§ Set exercise
The lines to be extracted run from the start of the listing through the line containing "import Module from"; copy them exactly and nothing else.

§ Provided material

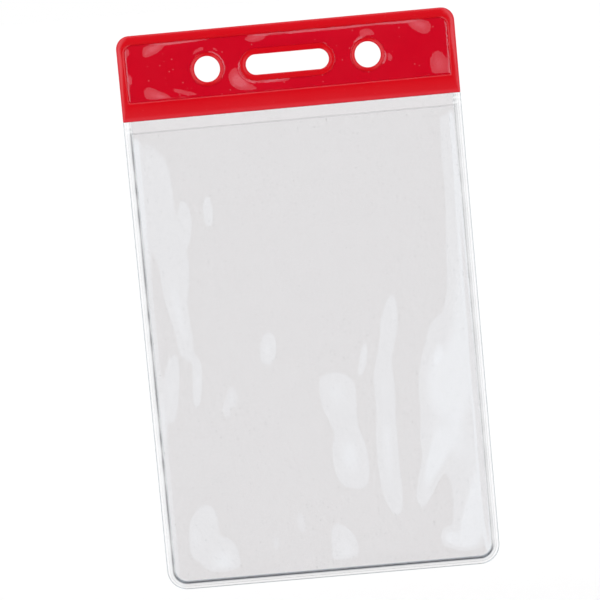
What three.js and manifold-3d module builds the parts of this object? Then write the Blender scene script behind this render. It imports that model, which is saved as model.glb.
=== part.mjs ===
// A vertical badge holder of soft clear vinyl with a coloured header bar, for a lanyard clip or a bead chain.
// Heated dies weld three films into it: a clear back sheet and a clear front sheet, both over the full height,
// and a coloured bar between them in the header. The front sheet is slit across, a little below the bar. The
// slit is the mouth, where a card goes in, and the strip of front sheet above it is a free lip. The holder
// folds across the lip, where only the back sheet joins the header to the pocket.
// Where a die has fused the plies they are one thinner solid, a seam, and each seam is a piece of its own.
//
// Millimetres. +Z is up the holder, +X is to its right seen from the front, and the front faces -Y.
// The origin is the middle of the strap slot's upper wall, which hangs on the clip's strap.
import * as THREE from "three";
import { mergeVertices } from "three/addons/utils/BufferGeometryUtils.js";
import Module from "manifold-3d";

// Outline.
const HOLDER_WIDTH = 66.8;
const POCKET_LENGTH = 91.9; // from the mouth down to the bottom edge
const TOP_CORNER_RADIUS = 2.6;
const BOTTOM_CORNER_RADIUS = 4.0;

// Films, and the plies that the dies have pressed together.
const BACK_FILM = 0.3;
const FRONT_FILM = 0.25;
const BAR_FILM = 0.2;
const POCKET_SEAM_THICKNESS = 0.42;
const HEADER_SEAM_THICKNESS = 0.55;
const BEAD_RISE = 0.06; // the rim squeezed up along a cut edge, on each face
const BEAD_WIDTH = 0.45;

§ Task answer
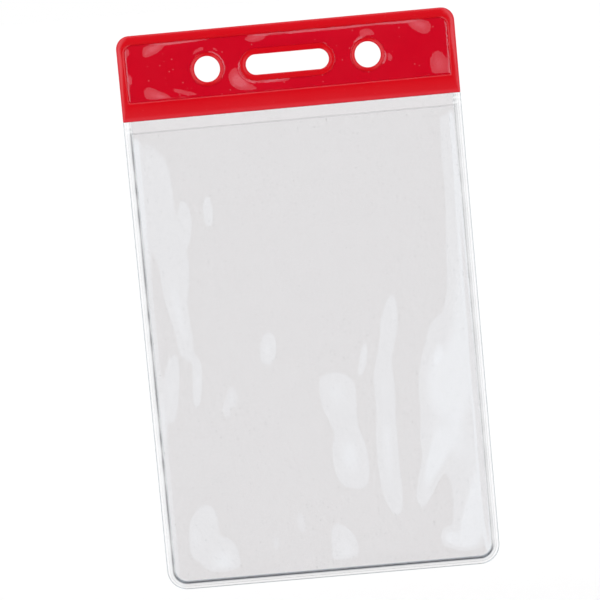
What three.js and manifold-3d module builds the parts of this object? Then write the Blender scene script behind this render. It imports that model, which is saved as model.glb.
=== part.mjs ===
// A vertical badge holder of soft clear vinyl with a coloured header bar, for a lanyard clip or a bead chain.
// Heated dies weld three films into it: a clear back sheet and a clear front sheet, both over the full height,
// and a coloured bar between them in the header. The front sheet is slit across, a little below the bar. The
// slit is the mouth, where a card goes in, and the strip of front sheet above it is a free lip. The holder
// folds across the lip, where only the back sheet joins the header to the pocket.
// Where a die has fused the plies they are one thinner solid, a seam, and each seam is a piece of its own.
//
// Millimetres. +Z is up the holder, +X is to its right seen from the front, and the front faces -Y.
// The origin is the middle of the strap slot's upper wall, which hangs on the clip's strap.
import * as THREE from "three";
import { mergeVertices } from "three/addons/utils/BufferGeometryUtils.js";
import Module from "manifold-3d";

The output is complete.